The Progressive Corp. PGR continues to gain on higher premiums, given its compelling product portfolio, leadership position and strength in both Vehicle and Property businesses. Focus on becoming a one-stop insurance destination, catering to customers opting for a combination of home and auto insurance, augurs well for PGR’s growth.
Policies in force and retention ratio should remain healthy. Competitive pricing to retain current customers and address their needs with new offerings should continue to drive policy life expectancy.

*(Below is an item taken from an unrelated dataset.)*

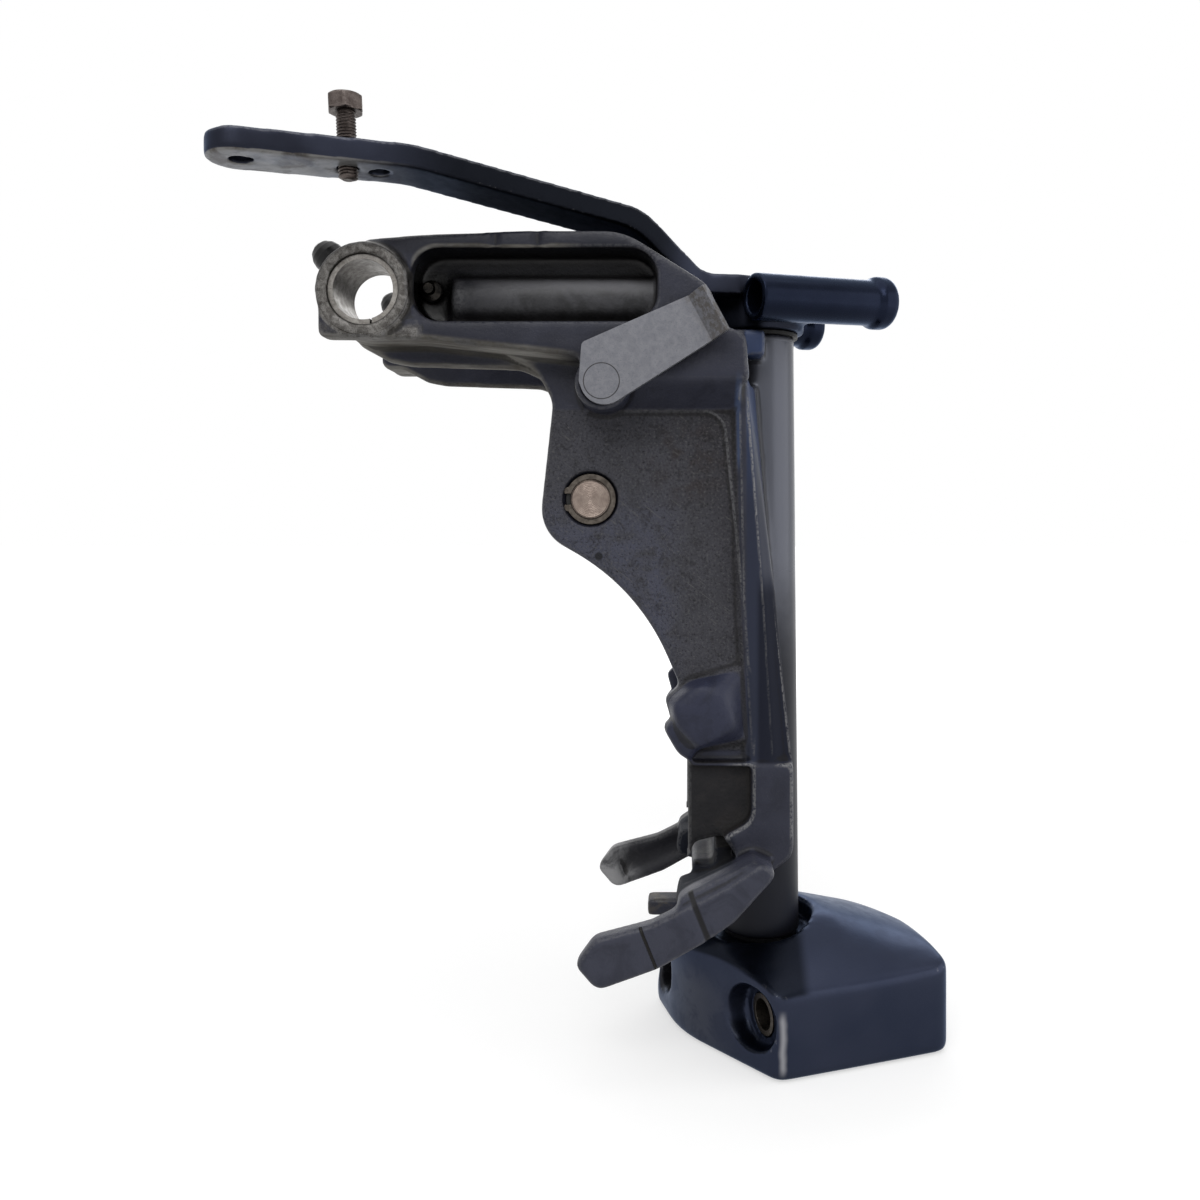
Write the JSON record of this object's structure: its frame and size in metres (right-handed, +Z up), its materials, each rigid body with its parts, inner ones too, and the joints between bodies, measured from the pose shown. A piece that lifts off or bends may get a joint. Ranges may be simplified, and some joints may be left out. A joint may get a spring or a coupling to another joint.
{
  "type": "outboard swivel bracket",
  "caption": "Cast outboard swivel bracket with tilt ears, pinned cheeks, thrust claws, stop levers and a steering arm, head and lower mount yoke on one pivot shaft.",
  "frame": {"origin": "centre of the tilt tube bore, midway between the two ears", "axes": "+X aft towards the swivel tube, +Y starboard along the tilt bore, +Z up along the swivel tube"},
  "size_m": [0.305, 0.1807, 0.4137],
  "materials": {
    "casting_paint": "semi-gloss dark metallic blue-grey, worn",
    "head_paint": "glossy dark metallic blue-grey",
    "yoke_paint": "glossy dark metallic blue-grey, worn edges",
    "bush_plastic": "greasy dark plastic",
    "bare_steel": "turned bright steel",
    "lever_steel": "speckled stainless plate",
    "dark_steel": "dark oily steel",
    "bolt_steel": "tarnished steel",
    "bush_metal": "bare grey metal",
    "seal_rubber": "black rubber",
    "brass_fitting": "dirty brass"
  },
  "bodies": {
    "bracket": {"swivel_bracket": "casting_paint", "tilt_bush_port": "bush_metal", "tilt_bush_starboard": "bush_metal", "ear_grease_nipple_port": "brass_fitting", "ear_grease_nipple_starboard": "brass_fitting", "ear_grease_cap_port": "seal_rubber", "ear_grease_cap_starboard": "seal_rubber", "tilt_pin": "bare_steel", "tilt_pin_bush_port": "bush_plastic", "tilt_pin_bush_starboard": "bush_plastic", "tilt_pin_circlip_port": "dark_steel", "tilt_pin_circlip_starboard": "dark_steel", "stop_shaft_bush_port": "bush_plastic", "stop_shaft_bush_starboard": "bush_plastic", "upper_swivel_bush": "bush_plastic", "lower_swivel_bush": "bush_plastic", "upper_thrust_washer": "bush_plastic", "lower_seal": "seal_rubber", "swivel_grease_nipple": "brass_fitting"},
    "steering": {"steering_arm": "head_paint", "upper_mount_tube_port": "head_paint", "upper_mount_tube_starboard": "head_paint", "pivot_shaft": "dark_steel", "lower_yoke": "yoke_paint", "yoke_circlip": "dark_steel", "lower_mount_sleeve_port": "dark_steel", "lower_mount_sleeve_starboard": "dark_steel", "steering_bolt": "bolt_steel"},
    "tilt_stop": {"stop_shaft": "lever_steel", "stop_lever_port": "lever_steel", "stop_lever_starboard": "lever_steel"}
  },
  "joints": [
    {"name": "steering_swivel", "type": "hinge", "parent": "bracket", "child": "steering", "pos_m": [0.173, 0, 0], "axis": [0, 0, 1], "range_deg": [-65, 15]},
    {"name": "tilt_stop_swing", "type": "hinge", "parent": "bracket", "child": "tilt_stop", "pos_m": [0.1015, 0, -0.0394], "axis": [0, 1, 0], "range_deg": [0, 100]}
  ]
}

The Progressive has an expected revenue and earnings growth rate of 19.5% and 96.7%, respectively, for the current year. The Zacks Consensus Estimate for current-year earnings has improved 8.1% in the last 30 days.
RLI Corp. RLI is one of the industry’s most profitable property and casualty writers with an impressive track record of underwriting profits. A strong local branch office network, a broad range of product offerings, and a focus on specialty insurance lines contribute to RLI’s profits.

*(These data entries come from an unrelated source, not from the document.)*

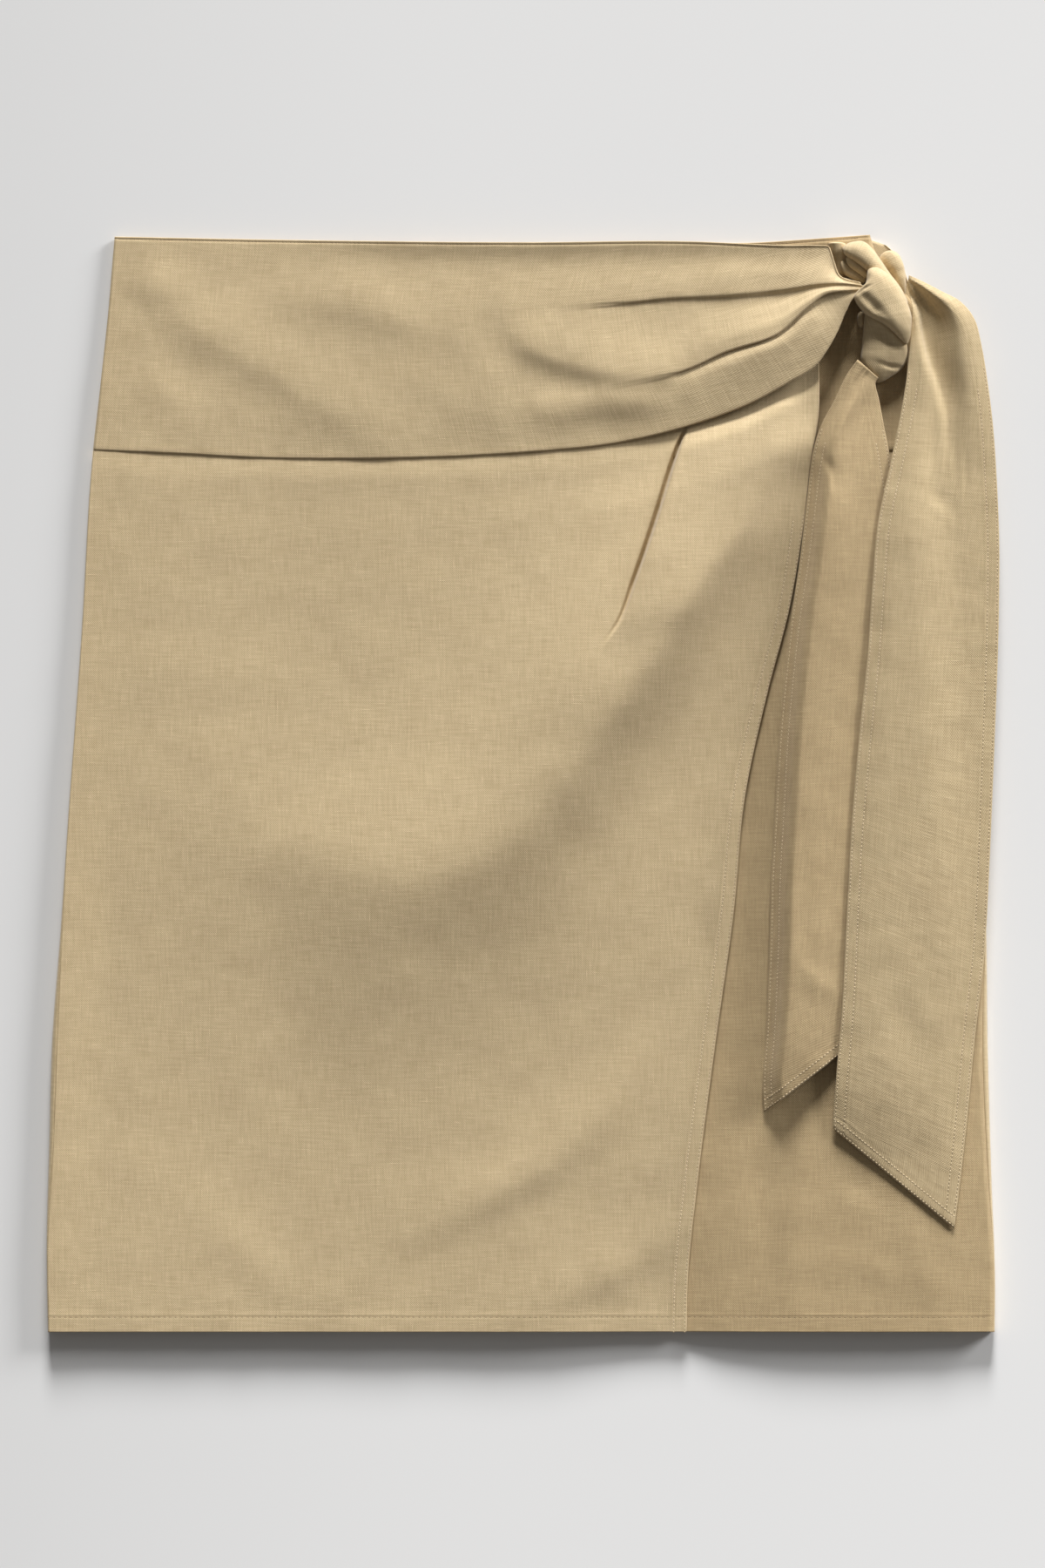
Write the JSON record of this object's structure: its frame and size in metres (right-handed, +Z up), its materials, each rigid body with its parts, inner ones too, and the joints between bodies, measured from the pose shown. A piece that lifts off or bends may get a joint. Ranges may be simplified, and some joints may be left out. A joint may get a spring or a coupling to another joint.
{
  "type": "wrap skirt laid flat",
  "caption": "Knee-length linen wrap skirt laid flat, front up, with a shaped yoke, a pleated overlap and ties knotted at one hip.",
  "frame": {"origin": "middle of the underside, on the surface that the skirt lies on", "axes": "+X to the right of the skirt as it lies with its front up (the wearer's left), +Y towards the waist, +Z up out of the front"},
  "size_m": [0.5027, 0.5788, 0.0254],
  "materials": {
    "linen": "matt plain-woven linen with slubs, sand brown"
  },
  "bodies": {
    "root": {"back_panel": "linen", "back_yoke": "linen", "under_panel": "linen", "under_yoke": "linen", "front_panel": "linen", "front_yoke": "linen", "tail_short": "linen", "tail_long": "linen", "tie_side_strip": "linen", "tie_side_loop": "linen", "tie_front_turn": "linen", "tie_front_band": "linen"}
  },
  "joints": []
}
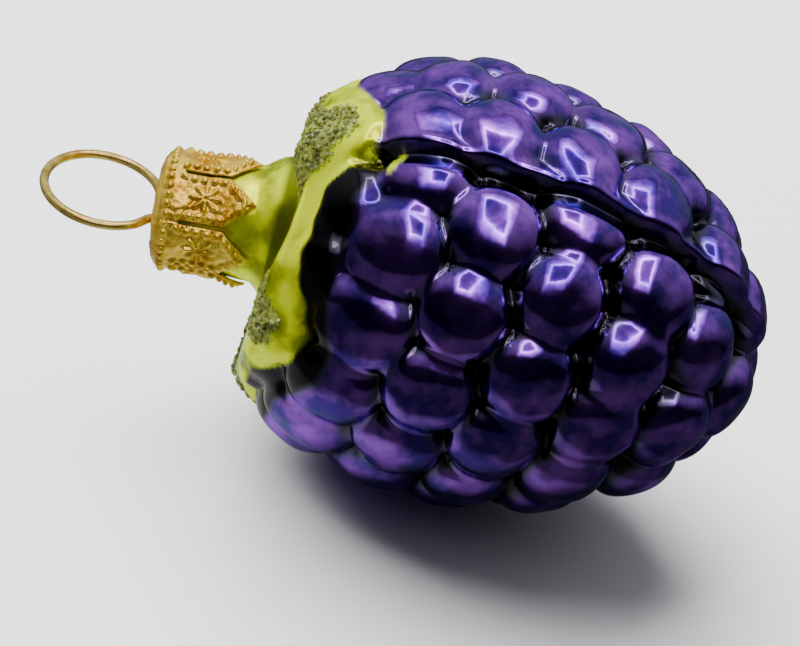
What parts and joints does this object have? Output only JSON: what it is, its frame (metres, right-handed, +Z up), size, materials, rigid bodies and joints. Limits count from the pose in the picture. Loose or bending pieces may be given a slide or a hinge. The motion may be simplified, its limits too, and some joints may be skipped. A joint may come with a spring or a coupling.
{
  "type": "blown glass berry ornament",
  "caption": "Hanging blown-glass ornament shaped like a bramble berry with a green calyx, glittered sepals, pressed metal crown cap and spring-wire loop, lying on its side.",
  "frame": {"origin": "on the table, under the middle of the ornament's box as it lies on its side", "axes": "+Z up; +X from the hanging loop towards the berry's tip; the loop's plane is nearly level"},
  "size_m": [0.0736, 0.0442, 0.044],
  "materials": {
    "lacquered_glass": "silvered inside, clear purple lacquer outside, neck and calyx painted glossy lime green",
    "glass_grains": "crushed glass glitter glued on, olive green",
    "gold_tinplate": "embossed tinplate under bright gold lacquer",
    "gold_wire": "bright spring wire, pale gold"
  },
  "bodies": {
    "root": {"glass_berry": "lacquered_glass", "sepal_grains_1": "glass_grains", "sepal_grains_2": "glass_grains", "sepal_grains_3": "glass_grains", "sepal_grains_4": "glass_grains", "sepal_grains_5": "glass_grains", "crown_cap": "gold_tinplate", "wire_hanger": "gold_wire"}
  },
  "joints": []
}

RLI’s ability to maintain the combined ratio at favorable levels even in the toughest operating environment reflects superior underwriting discipline. RLI’s decision to drop underperforming products from its property business also bodes well. A strong capital position provides financial flexibility to operating subsidiaries and supports wealth distribution to shareholders.
RLI has an expected revenue and earnings growth rate of 18.1% and 22.5%, respectively, for the current year. The Zacks Consensus Estimate for current-year earnings has improved 3.6% over the last 30 days.
Root Inc. ROOT provides insurance products and services in the United States. ROOT offers automobile, homeowners, and renters’ insurance products. ROOT operates a direct-to-consumer model, and serves customers primarily through mobile applications, as well as through its website. ROOT’s direct distribution channels also cover digital, media, and referral channels, as well as distribution partners and agencies.
Root has an expected revenue and earnings growth rate of more than 100% and 74.3%, respectively, for the current year. The Zacks Consensus Estimate for current-year earnings has improved 28.5% over the last 30 days.